Sunday, March 4, 2012

I'm crazy, just ask me.

I'm getting older.   No way around it.  I'm getting older.  Things are changing.  Creaks that I never hear before are beginning.  I find myself looking to see who is sneaking in the door behind me only to find out that the creak that I thought was as door opening was just my knees.

"Daddy, come play with me!"  Mia will plead.  There I am.  Lying there on the floor wondering how long before she'll start to get offended that I'm not playing with her.  The energy that use to flow nicely and allow me to keep up with my bouncing kids seems to have left the same way that my ability to do times tables in my head has gone.  Do I just need a 5 hour energy?  Or just a constant IV drip.

Lately the thing that has begun to impact me is my way of thinking.   My fears for the future.  My desire for my daughters to never have to experience pain.  Did my parents have the same fears that I now have?  

I'm beginning to think that I'm just losing my mind and beginning to go a wee bit crazy.  When I'm driving to work each morning, there's a moment of panic as I see what the current gas prices are.  What happens when the world runs out of oil?  What happens when  gas prices shoot to 20 bucks a gallon?  You probably don't even want to know how much further my mind goes.  I begin thinking about the end of each different phase in history.  Is this phase going to come to a close because the world runs out of oil and blood, carnage, and widespread death comes rolling in?  Billions will die and only the strongest will survive to usher in the next era?  

Yeah, I'm nuts.  What do I need?  Therapy?  Medication?   A cabin in the woods with a few hundred thousand bullets and a nice warm blanket?  

I think that a lot of this mental struggle that I have is caused by my fears for my girls.  I feel confident that Carrie and I can muddle along through life but what about Paige and Mia?  I can't protect them forever.  Maybe that's part of the whole learning experience that I'm destined to go through.  I need to realize that for thousands of years, parents have raised kids and the cycle has continued.  What makes me any more special than the billions before me?  

What does it all teach me?  Hmmm, not quite sure.   I still feel a little mental just looking at what I typed and wondering if I even want to post it out there.  I try to suppress my worries as much as possible because I really do feel that the more I talk/think about it, the more it's going to have a negative affect on my life.  How much do I think about it and try to make a difference or how much do I just wave it off and figure that I can't do anything about it but need to be happy with my family?  

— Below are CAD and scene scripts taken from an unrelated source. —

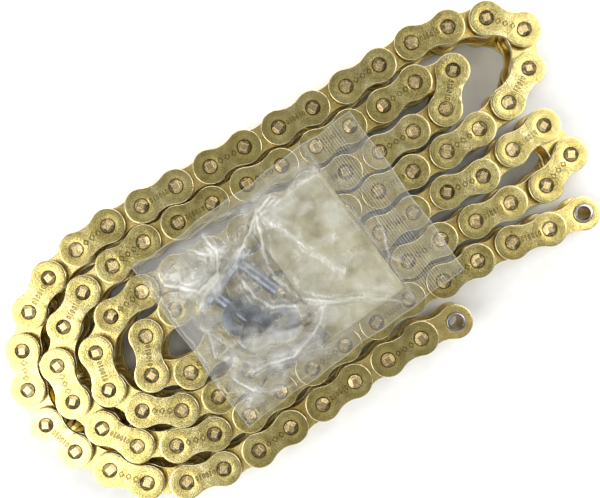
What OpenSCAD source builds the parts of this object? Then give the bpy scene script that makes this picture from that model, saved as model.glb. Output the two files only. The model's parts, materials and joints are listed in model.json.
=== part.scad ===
// Roller chain for a motorcycle's final drive, lying on its side in a folded coil, with its connecting
// link in a small film bag on top. Links are counted from the lower free end. Even links are inner links,
// with bushes, rollers and sealing rings, and odd links are outer links, with two pins. Both free ends are
// inner links, open and without rings at their last bush. A few links at each free end are separate moving bodies; the rest is the coil.

/* [Chain] */
// Distance between neighbouring pins
pitch = 15.875; // [15.8:0.025:15.95]
// Width between the inner plates
inner_width = 9.53; // [9.5:0.01:9.6]
// Number of links laid out
link_count = 113; // [113:1:113]

/* [Plates] */
// Radius of a plate's round ends
plate_r = 7.1; // [6.6:0.05:7.1]
// Half the height of a plate at its waist
waist_half = 5.25; // [4.8:0.05:5.25]
// Radius of the hollow at the waist
waist_r = 10.5; // [10.2:0.1:11]
// Thickness of an outer plate
outer_t = 2.0; // [1.8:0.1:2.1]
// Thickness of an inner plate
inner_t = 2.2; // [2:0.1:2.3]

/* [Pins and bushes] */
// Pin diameter
pin_d = 5.4; // [5.2:0.05:5.4]
// Whole length of a pin, staked ends included
pin_len = 22.6; // [22.4:0.1:23]
// Side of the square staked boss on each end of a pin
stake_side = 3.4; // [3:0.1:3.6]
// Height of the staked boss
stake_h = 0.5; // [0.3:0.1:0.6]
// Bore of a bush
bush_bore = 5.5; // [5.5:0.01:5.55]
// Outer diameter of a bush
bush_d = 7.5; // [7.3:0.05:7.5]
// How far a bush stands out of its inner plate
bush_out = 1.1; // [0.9:0.05:1.15]
// Bore of a roller
roller_bore = 7.6; // [7.6:0.01:7.65]
// Outer diameter of a roller
roller_d = 10.16; // [10:0.02:10.2]
// Length of a roller
roller_len = 9.3; // [9.2:0.05:9.35]
// Section diameter of a sealing ring
ring_t = 1.2; // [1.1:0.05:1.2]
// Inner diameter of a sealing ring
ring_bore = 7.6; // [7.55:0.05:7.8]

/* [Bag and connecting link] */
// Length of the bag as it lies
bag_len = 109; // [106:1:112]
// Width of the bag as it lies
bag_w = 80; // [78:1:82]
// Thickness of the bag's film wall
film_t = 0.3; // [0.25:0.05:0.35]
// Width of the sealed edge round the bag
bag_seal = 4; // [3:0.5:5]
// Gap between the coil and the bag
bag_gap = 0.3; // [0.2:0.1:0.5]
// Thickness of the grease sachet
sachet_t = 3; // [2:0.5:3]

/* [Hidden] */
// Stack of one joint, measured from the bottom end of a pin
mid_z = pin_len / 2;
gap_side = 1.3;                                          // room for a sealing ring between the plates
inner_low = mid_z - inner_width / 2 - inner_t;
inner_high = mid_z + inner_width / 2;
outer_low = inner_low - gap_side - outer_t;
outer_high = inner_high + inner_t + gap_side;
ring_low = inner_low - gap_side / 2;
ring_high = inner_high + inner_t + gap_side / 2;
ring_r = (ring_bore + ring_t) / 2;

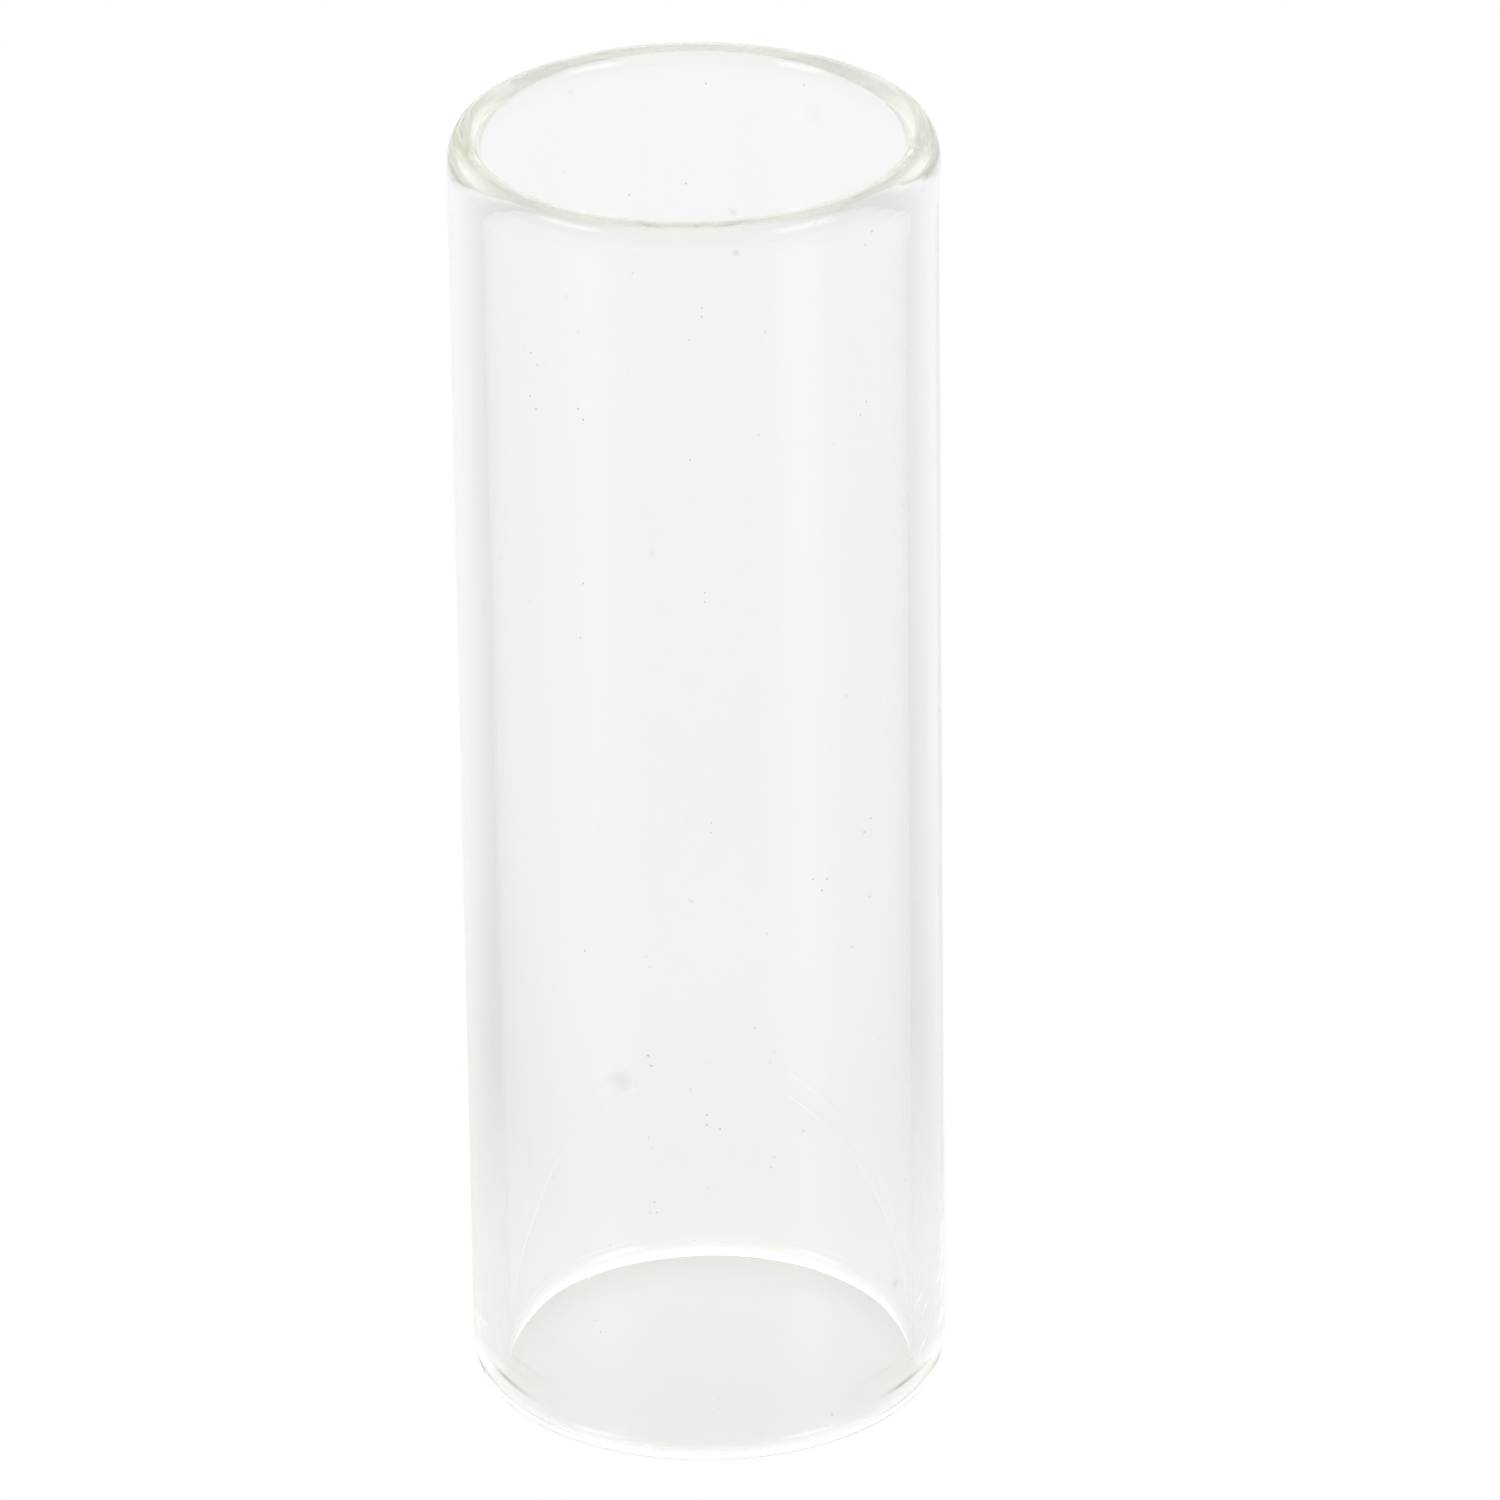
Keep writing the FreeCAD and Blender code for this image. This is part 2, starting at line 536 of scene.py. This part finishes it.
def floor_material():
    """A lit floor for the glass to see, and plain white where it is seen directly."""
    material, g = new_material("floor")
    light = floor_light(g)
    glow = g.node("Emission")
    g.feed(glow.inputs["Color"], light)
    glow.inputs["Strength"].default_value = GLOW
    matt = g.node("BsdfDiffuse")
    g.feed(matt.inputs["Color"], g.vector("SCALE", light, ALBEDO))
    body = g.node("AddShader")
    g.feed(body.inputs[0], glow.outputs[0])
    g.feed(body.inputs[1], matt.outputs[0])

    gloss = g.node("BsdfGlossy")
    gloss.inputs["Roughness"].default_value = FLOOR_ROUGH
    fresnel = g.node("Fresnel")
    fresnel.inputs["IOR"].default_value = FLOOR_IOR
    away = g.vector("LENGTH", g.node("NewGeometry").outputs["Position"])
    nearby = g.ramp(away, GLOSS_IN, GLOSS_OUT, 1.0, 0.0)
    coated = g.node("MixShader")
    g.feed(coated.inputs[0], g.math("MULTIPLY", fresnel.outputs[0], nearby))
    g.feed(coated.inputs[1], body.outputs[0])
    g.feed(coated.inputs[2], gloss.outputs[0])

    plain = g.node("Emission")
    plain.inputs["Color"].default_value = (*WHITE, 1.0)
    plain.inputs["Strength"].default_value = 1.0
    shown = g.node("MixShader")
    g.feed(shown.inputs[0], g.node("LightPath").outputs["Is Camera Ray"])
    g.feed(shown.inputs[1], coated.outputs[0])
    g.feed(shown.inputs[2], plain.outputs[0])
    g.feed(g.node("OutputMaterial").inputs["Surface"], shown.outputs[0])
    return material


def floor():
    z = LOW[2] - FLOOR_DROP
    corners = [(x * FLOOR_HALF, y * FLOOR_HALF, z) for x, y in ((-1, -1), (1, -1), (1, 1), (-1, 1))]
    mesh = bpy.data.meshes.new("floor")
    mesh.from_pydata(corners, [], [(0, 1, 2, 3)])
    mesh.materials.append(floor_material())
    ground = bpy.data.objects.new("floor", mesh)
    bpy.context.scene.collection.objects.link(ground)


# ---------------------------------------------------------------- light
def softbox(g, heading, turn):
    """1 inside a soft-edged window of light at one bearing, 0 elsewhere."""
    turn = math.radians(turn)
    up = math.radians(BOX_HIGH)
    aim = Vector((math.sin(turn) * math.cos(up), -math.cos(turn) * math.cos(up), math.sin(up)))
    across = Vector((math.cos(turn), math.sin(turn), 0))
    ahead = g.vector("DOT_PRODUCT", heading, aim)
    inside = g.math("GREATER_THAN", ahead, 0.0)
    for axis, half in ((across, BOX_WIDE), (aim.cross(across), BOX_TALL)):
        off = g.math("DIVIDE", g.math("ABSOLUTE", g.vector("DOT_PRODUCT", heading, axis)), ahead)
        full, none = (math.tan(math.radians(half)) * share for share in BOX_EDGE)
        inside = g.math("MULTIPLY", inside, g.ramp(off, full, none, 1.0, 0.0))
    return inside


def studio():
    """Bright low behind, dimmer in front, a softbox on each side, plain white seen directly."""
    world = bpy.data.worlds.new("studio")
    bpy.context.scene.world = world
    world.use_nodes = True
    world.node_tree.nodes.clear()
    g = Graph(world.node_tree)
    heading = g.node("TexCoord").outputs["Generated"]
    _, back, up = g.parts(heading)
    low = g.ramp(back, *SKY_TURN, SKY_FRONT, SKY_BACK)
    level = g.ramp(up, *SKY_RISE, low, SKY_TOP)
    level = g.ramp(up, HAZE_LOW, HAZE_HIGH, HORIZON, level)
    for turn in BOX_TURN:
        level = g.math("ADD", level, g.math("MULTIPLY", softbox(g, heading, turn), BOX_LIGHT))
    level = g.ramp(g.node("LightPath").outputs["Is Camera Ray"], 0.0, 1.0, level, 1.0)
    background = g.node("Background")
    background.inputs["Color"].default_value = (*WHITE, 1.0)
    g.feed(background.inputs["Strength"], level)
    g.feed(g.node("OutputWorld").inputs["Surface"], background.outputs[0])


def light_and_colour():
    """Plain colours, and long paths: light runs down inside the wall by total reflection."""
    scene = bpy.context.scene
    scene.view_settings.view_transform = "Standard"
    scene.view_settings.look = "None"
    scene.cycles.max_bounces = BOUNCES
    scene.cycles.transmission_bounces = BOUNCES
    scene.cycles.glossy_bounces = BOUNCES
    scene.cycles.diffuse_bounces = DIFFUSE_BOUNCES
    scene.cycles.blur_glossy = 0.0
    scene.cycles.caustics_reflective = True
    scene.cycles.caustics_refractive = True


def camera():
    lens = bpy.data.cameras.new("camera")
    lens.lens = FOCAL
    lens.sensor_width = SENSOR
    lens.clip_start = NEAREST
    lens.clip_end = FURTHEST
    cam = bpy.data.objects.new("camera", lens)
    bpy.context.scene.collection.objects.link(cam)
    cam.location = (CENTRE_X, CENTRE_Y - CAM_BACK, LOW[2] + CAM_HIGH)
    aim = (
        Matrix.Rotation(math.radians(CAM_YAW), 4, "Z")
        @ Matrix.Rotation(math.radians(90 - CAM_PITCH), 4, "X")
        @ Matrix.Rotation(math.radians(CAM_ROLL), 4, "Z")
    )
    cam.rotation_euler = aim.to_euler()
    bpy.context.scene.camera = cam


# ---------------------------------------------------------------- the scene
tube = lathe("slide_glass")
tube.data.materials.append(glass_material())
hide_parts("glass_tube")
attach(tube, "root")
floor()
studio()
light_and_colour()
camera()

I've been going through quite a bit of person struggles lately that have really caused me to look at many of the things that are at my core.  The very root of who I am and what I've thought that I believe in.  It's been a really rough last 14 months and I know that I'm different.  I'm changed.  For the good or the bad - I'm not sure.  I think that it's been one of those times in my life that I'll look back and realize that it really helped to define me.  I'll continue trying to make sense of it all.  I feel like I really am rambling now so I'll hold off until a later time.  Thanks for listening - whoever is out there.